Sobre Elena Ferrante se ha escrito mucho, la prensa internacional se ha hecho eco del éxito y de la universalidad de su obra adictiva, de las razones y consecuencias de su anonimato, de su representación de Nápoles. Raffaella/Lila y Elena/Lenù (tan dulce es la tendencia que tenemos los napolitanos a abreviar los nombres propios, para que su sabor quepa todo en la boca) son las dos amigas que protagonizan las cuatro novelas. La amistad femenina con toda la intensidad de sus idas y venidas, de sus formas y contradicciones, se sitúa en uno de los posibles núcleos temáticos de la narración. La relación con el paisaje, que adquiere valor y presencia de personaje, es otro de los ejes narrativos: Nápoles y el barrio (que coincide físicamente con el Rione Luzzati, ubicado en la periferia oeste de la ciudad), las casas, la zapatería, las librerías, la Universidad de Pisa, el apartamento en Turín o la isla de Ischia no son solamente escenarios de los acontecimientos, sino parte integrante de la biografía, las decisiones y la personalidad de los protagonistas. Finalmente, como en una piedra de Rosetta, el tercer elemento que permite descifrar los anteriores es la búsqueda de identidad, el proceso que Elena emprende desde niña, con Lila, a través de ella y sin embargo sin ella, reflejándose en ella y admirando o rechazando la imagen que el espejo le devuelve. Una imagen dura y frágil, difuminada y nítida, violenta y delicada, valiente y cobarde, la imagen de la duplicidad: estudiosa y autodidacta, vocación e imposición, italiano y napolitano.

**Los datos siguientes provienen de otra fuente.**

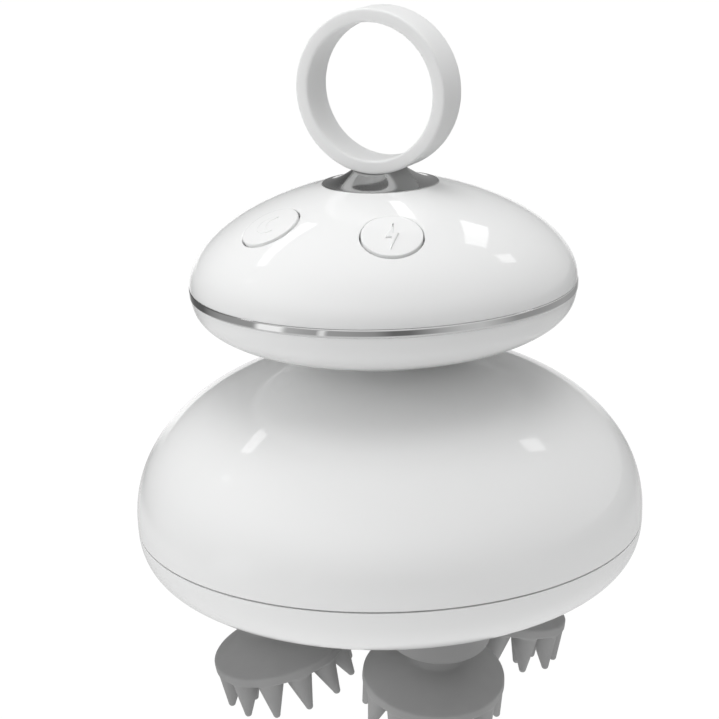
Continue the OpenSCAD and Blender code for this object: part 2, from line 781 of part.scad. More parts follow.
// Leads run from the motor's terminals up the neck, under the battery, to the board
function lead_route(x) = [[x, 0, motor_top + terminal_h + lead_bend_r], [x, 0, pod_floor_z + 1.3],
  [x, 12, pod_floor_z + 1.5], [x, lead_back - 6, pod_floor_z + 2.6],
  [x, lead_back, pod_floor_z + 4.3], [x, lead_back, board_z - lead_bend_r]];
module lead_between(a, b) {
  d = b - a;
  translate(a) rotate([0, acos(d[2] / norm(d)), atan2(d[1], d[0])]) cylinder(r = lead_r, h = norm(d));
}
module lead(pts) {
  for (i = [0:len(pts) - 2]) lead_between(pts[i], pts[i + 1]);
  for (p = pts) translate(p) sphere(r = lead_bend_r);
}
module motor_leads() {
  color("firebrick") lift() for (side = [-1, 1]) lead(lead_route(side * terminal_x));
}

// Buttons
module bolt_icon() {
  scale(icon_r) polygon([[0.12, 1], [-0.3, -0.1], [-0.03, -0.1], [-0.12, -1], [0.3, 0.1], [0.03, 0.1]]);
}
module moon_icon() {
  difference() {
    circle(r = moon_r);
    translate([0.5 * moon_r, 0.35 * moon_r]) circle(r = 0.85 * moon_r);
  }
}
module cap(turn) {
  intersection() {
    at_pod(turn, button_place) rod(button_r, cap_flange_z, 2);
    lift() pod_above(0);
  }
  at_pod(turn, button_place) rod(cap_flange_r, cap_flange_z, cap_flange_z + cap_flange_t);
  at_pod(turn, button_place) translate([0, 0, -icon_root]) rotate([0, 0, 90])
    linear_extrude(height = icon_root + icon_proud) children();
}
module power_button() { color("white") cap(power_turn) bolt_icon(); }
module relax_button() { color("white") cap(-relax_turn) moon_icon(); }

module plunger(turn) {
  color("dimgray") at_pod(turn, button_place) rod(plunger_r, cap_flange_z - plunger_l, cap_flange_z);
}
module power_plunger() { plunger(power_turn); }
module relax_plunger() { plunger(-relax_turn); }

module switch(turn) {
  color("darkslategray") at_pod(turn, button_place) difference() {
    union() {
      rod(switch_board_r, switch_board_z - switch_board_t, switch_board_z);
      slab(switch_w, switch_w, switch_board_z, switch_board_z + switch_h);
    }
    rod(plunger_r + plunger_gap, switch_board_z + 0.2, switch_board_z + switch_h + 1);
  }
}
module power_switch() { switch(power_turn); }
module relax_switch() { switch(-relax_turn); }

// Handle
module handle_foot() {
  steps = 9;
  neck_z = ring_z - sqrt(ring_r * ring_r - foot_neck_r * foot_neck_r) + 0.1;
  flare = [for (i = [0:steps]) let (t = i / steps)
    [foot_r + (foot_neck_r - foot_r) * t, foot_rim_z + (neck_z - foot_rim_z) * pow(t, foot_flare)]];
  color("silver") lift() difference() {
    spin(concat([[0, foot_seat_z], [foot_r, foot_seat_z]], flare, [[0, neck_z]]));
    translate([0, 0, ring_z]) rotate([90, 0, 0]) rod(ring_r, -foot_r, foot_r);
    rod(handle_screw_r, foot_seat_z - 1, ring_z);
  }
}
module ring_handle() {
  h = ring_w / 2;
  e = ring_edge;
  color("whitesmoke") lift() difference() {
    translate([0, 0, ring_z]) rotate([90, 0, 0])
      spin([[ring_bore_r, -h + e], [ring_bore_r + 0.3 * e, -h + 0.3 * e], [ring_bore_r + e, -h],
        [ring_r - e, -h], [ring_r - 0.3 * e, -h + 0.3 * e], [ring_r, -h + e],
        [ring_r, h - e], [ring_r - 0.3 * e, h - 0.3 * e], [ring_r - e, h],
        [ring_bore_r + e, h], [ring_bore_r + 0.3 * e, h - 0.3 * e], [ring_bore_r, h - e]]);
    rod(handle_screw_r, foot_seat_z, handle_screw_end);
  }
}
module handle_screw() {
  head_z = foot_seat_z - crown_t;
  color("silver") lift() {
    rod(handle_screw_r, head_z, handle_screw_end);
    rod(handle_screw_head_r, head_z - handle_screw_head_h, head_z);
  }
}

dome_shell();
base_cover();
seam_gasket();
closing_screws();
screw_plugs();
gear_plate();
plate_screws();
reducer();
motor();
motor_screws();
footstep_bush();
drive_shaft();
drive_gear();
collar(0);  // collar_fr
collar(1);  // collar_br
collar(2);  // collar_bl
collar(3);  // collar_fl
bush(0);  // bush_fr
bush(1);  // bush_br
bush(2);  // bush_bl
bush(3);  // bush_fl
shaft_seals();
output_shaft(0);  // output_shaft_fr
output_shaft(1);  // output_shaft_br
output_shaft(2);  // output_shaft_bl
output_shaft(3);  // output_shaft_fl
output_gear(0);  // output_gear_fr
output_gear(1);  // output_gear_br
output_gear(2);  // output_gear_bl
output_gear(3);  // output_gear_fl
head_core(0);  // head_core_fr
head_core(1);  // head_core_br
head_core(2);  // head_core_bl
head_core(3);  // head_core_fl
massage_head(0);  // massage_head_fr
massage_head(1);  // massage_head_br
massage_head(2);  // massage_head_bl
massage_head(3);  // massage_head_fl
neck_ring();
neck_nut();
pod_lower_shell();
chrome_band();
pod_upper_shell();
battery();
battery_pad();
control_board();
board_screws();
power_button();
relax_button();
power_plunger();
relax_plunger();
power_switch();
relax_switch();
charge_pins();
motor_leads();
handle_foot();
ring_handle();
handle_screw();
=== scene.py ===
import json
import math

import bmesh
import bpy
from mathutils import Matrix, Vector


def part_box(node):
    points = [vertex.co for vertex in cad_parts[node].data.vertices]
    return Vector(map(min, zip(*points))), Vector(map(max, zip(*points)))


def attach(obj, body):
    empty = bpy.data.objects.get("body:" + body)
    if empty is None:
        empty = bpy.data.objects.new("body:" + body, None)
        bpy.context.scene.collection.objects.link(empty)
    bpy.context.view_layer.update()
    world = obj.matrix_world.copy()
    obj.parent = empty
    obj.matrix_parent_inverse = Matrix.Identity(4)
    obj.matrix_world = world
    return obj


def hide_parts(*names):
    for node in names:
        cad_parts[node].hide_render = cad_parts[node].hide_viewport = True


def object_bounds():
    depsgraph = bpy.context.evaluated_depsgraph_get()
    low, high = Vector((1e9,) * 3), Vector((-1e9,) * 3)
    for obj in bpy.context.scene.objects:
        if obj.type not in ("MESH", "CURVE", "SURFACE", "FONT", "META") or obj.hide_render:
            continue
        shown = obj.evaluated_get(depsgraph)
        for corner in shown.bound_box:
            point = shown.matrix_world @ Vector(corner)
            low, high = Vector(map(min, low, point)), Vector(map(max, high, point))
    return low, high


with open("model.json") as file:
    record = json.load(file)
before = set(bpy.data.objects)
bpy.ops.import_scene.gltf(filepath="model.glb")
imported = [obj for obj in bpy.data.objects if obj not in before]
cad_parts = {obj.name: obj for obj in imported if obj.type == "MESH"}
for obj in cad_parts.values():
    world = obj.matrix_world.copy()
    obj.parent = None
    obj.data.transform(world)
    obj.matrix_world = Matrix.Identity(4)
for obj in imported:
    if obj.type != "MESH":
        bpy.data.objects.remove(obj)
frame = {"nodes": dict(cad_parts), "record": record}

cadLow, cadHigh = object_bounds()
print("frame loaded:", len(frame["nodes"]), "nodes")

# Pieces are shaped in millimetres above the equator of the lower body, then brought to metres
mm = 0.001
seamDrop = 2.1
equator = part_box("dome_shell")[0].z + seamDrop * mm
toMetres = Matrix.Translation((0, 0, equator)) @ Matrix.Scale(mm, 4)

# Rounded outlines: radius, height, rounding across, rounding upwards
lobes = {
    "dome": (50, 31.5, 2.16, 2.05),
    "base": (50, 16.5, 4.1, 2.86),
    "podTop": (37.3, 20, 1.588, 1.92),
    "podBottom": (37.3, 13.7, 2.25, 2.98),
}
wall = 2.2
podEquator = 46
slip = 0.05
quarterTurns = (0, 90, 180, 270)
headTurns = {"fr": -45, "br": 45, "bl": 135, "fl": 225}
fingerTurns = {"fr": 6, "br": 6, "bl": 0, "fl": 0}
headAxis = {"place": 23.9, "height": -26.8, "tilt": 13.2}
# How far a cutting form reaches past the surface it cuts
past = 1


def lobeHeight(name, radius, inset=0):
    a, h, across, up = lobes[name]
    return (h - inset) * max(0, 1 - (radius / (a - inset)) ** across) ** (1 / up)


def lobeRadius(name, height, inset=0):
    a, h, across, up = lobes[name]
    return (a - inset) * max(0, 1 - (abs(height) / (h - inset)) ** up) ** (1 / across)


# The same line with its points a step apart, both ends kept
def evenly(line, step):
    runs = [0]
    for a, b in zip(line, line[1:]):
        runs.append(runs[-1] + math.dist(a, b))
    count = max(2, round(runs[-1] / step))
    spaced, i = [line[0]], 0
    for k in range(1, count):
        goal = runs[-1] * k / count
        while runs[i + 1] < goal:
            i += 1
        share = (goal - runs[i]) / (runs[i + 1] - runs[i])
        spaced.append(tuple(a + (b - a) * share for a, b in zip(line[i], line[i + 1])))
    return spaced + [line[-1]]


# From a height near the widest line to a radius near the axis; side is -1 for a lobe that hangs down
def lobeLine(name, fromHeight, toRadius, inset=0, side=1, lift=0, step=0.7, samples=800):
    a, h, across, up = lobes[name]
    a, h = a - inset, h - inset
    first = math.asin((fromHeight / h) ** (up / 2))
    last = math.acos((toRadius / a) ** (across / 2))
    turns = [first + (last - first) * i / samples for i in range(samples + 1)]
    line = [(a * math.cos(t) ** (2 / across), lift + side * h * math.sin(t) ** (2 / up))
            for t in turns]
    return evenly(line, step)


# Points with a third number get a soft corner of that size, or of a share of the side where that is less
def softened(line, closed=True, cuts=4, share=0.45):
    made = []
    for i, point in enumerate(line):
        inside = closed or 0 < i < len(line) - 1
        if len(point) == 2 or not inside:
            made.append(point[:2])
            continue
        here = Vector(point[:2])
        before, after = Vector(line[i - 1][:2]), Vector(line[(i + 1) % len(line)][:2])
        a = here + (before - here).normalized() * min(point[2], share * (before - here).length)
        b = here + (after - here).normalized() * min(point[2], share * (after - here).length)
        for k in range(cuts + 1):
            t = k / cuts
            made.append(tuple(a * (1 - t) ** 2 + here * 2 * t * (1 - t) + b * t ** 2))
    return made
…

¿Cómo un bestseller podía contarme Nápoles, mi Nápoles?

Empecé a hablarle de los libros a mi hermana y a mis amigas napolitanas, las que me acompañan desde aquellos pupitres de primaria; quería que leyeran las novelas, que nos encontráramos en aquellas páginas. Y lo hicieron, algunas con alegría e ironía, otras con tristeza y pena, porque aunque hayan pasado cincuenta años desde los hechos narrados en la ficción, los problemas en Nápoles son los mismos. Como idénticas son las barreras físicas, sociales, culturales. Tal vez desde Barcelona y después de diecisiete años sin vivir allí yo no sea capaz de reconocerlas del todo. Lo que sí sé es que al leer las historias de Elena, Lila, de sus familias, de los Solara, de Nino, de Alfonso, me reencontré con algo que había perdido, sin saber que lo había estado perdiendo, lentamente: mi Nápoles.